Taiwan's economy has fared relatively well in recent years, avoiding the slow-growth syndrome that has afflicted most of the West. But complaints over rising income inequality have been mounting, fueled by a residential building boom that seems largely reserved for high-wage earners and a shift in the labor market that appears to punish relatively unskilled or undereducated workers.

That has provided a political opening for Tsai Ing-wen, the 54-year-old DPP presidential candidate, and the star of the suddenly trendy piggy bank campaign.

Scion of a wealthy family, the soft-spoken Tsai has been transformed almost overnight from a wonkish intellectual whose privileged background allowed her to study abroad into a Robin Hood-like heroine committed to easing the hardships of the poor.

"She is so extraordinary," 63-year-old welfare recipient Bei Ling said. "Whenever we see her on TV, we are moved to tears."

Even Ma supporters – and latest polls still give him a razor-thin lead over Tsai – acknowledge he can't compete with her in garnering love from the masses.

Since taking office three and a half years ago, the 61-year-old Ma has won plaudits for helping Taiwan navigate the global financial crisis, but he has been widely criticized for his inability to address the interests of blue-collar workers, farmers and others among the less well-off, and for his seeming lack of human empathy. Like Tsai, he comes from a well-connected family whose privileged status helped underwrite his foreign education.
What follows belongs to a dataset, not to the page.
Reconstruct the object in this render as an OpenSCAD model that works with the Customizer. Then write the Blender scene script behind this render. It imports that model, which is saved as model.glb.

Tsai has worked hard at exploiting Ma's supposed weaknesses.

Clad in simple clothes and sometimes wearing a farmer's traditional straw hat, she has visited countless rural villages and working-class districts across the island, chatting with farmers and laborers in front of television cameras in an attempt to burnish her populist credentials.

Now, with the piggy campaign in full swing, she is inundated with supporters presenting her with piggy banks stuffed with modest amounts of cash.

Tsai's cause is being helped by mounting public criticism of government waste, which resurfaced last month following revelations that officials spent $7 million on a glitzy National Day production that few people paid much attention to.

Political commentator Hu Wen-hui of the Liberty Times newspaper wrote that it was no surprise Ma was locked in a tight race. "Millions of piggies are showing their anger against the Ma government," Hu wrote. "They embody a demand for revolutionary change."

Premier Wu Den-yih, Ma's vice-presidential running mate, said the piggies' innocent image did not reflect the true face of the DPP's well-born presidential candidate. "You don't turn a remote person into an approachable one by giving her a piggy," he said.

Former DPP lawmaker Lin Cho-shui disagreed, saying the piggy campaign's success reflected unease over income inequality and rising unemployment.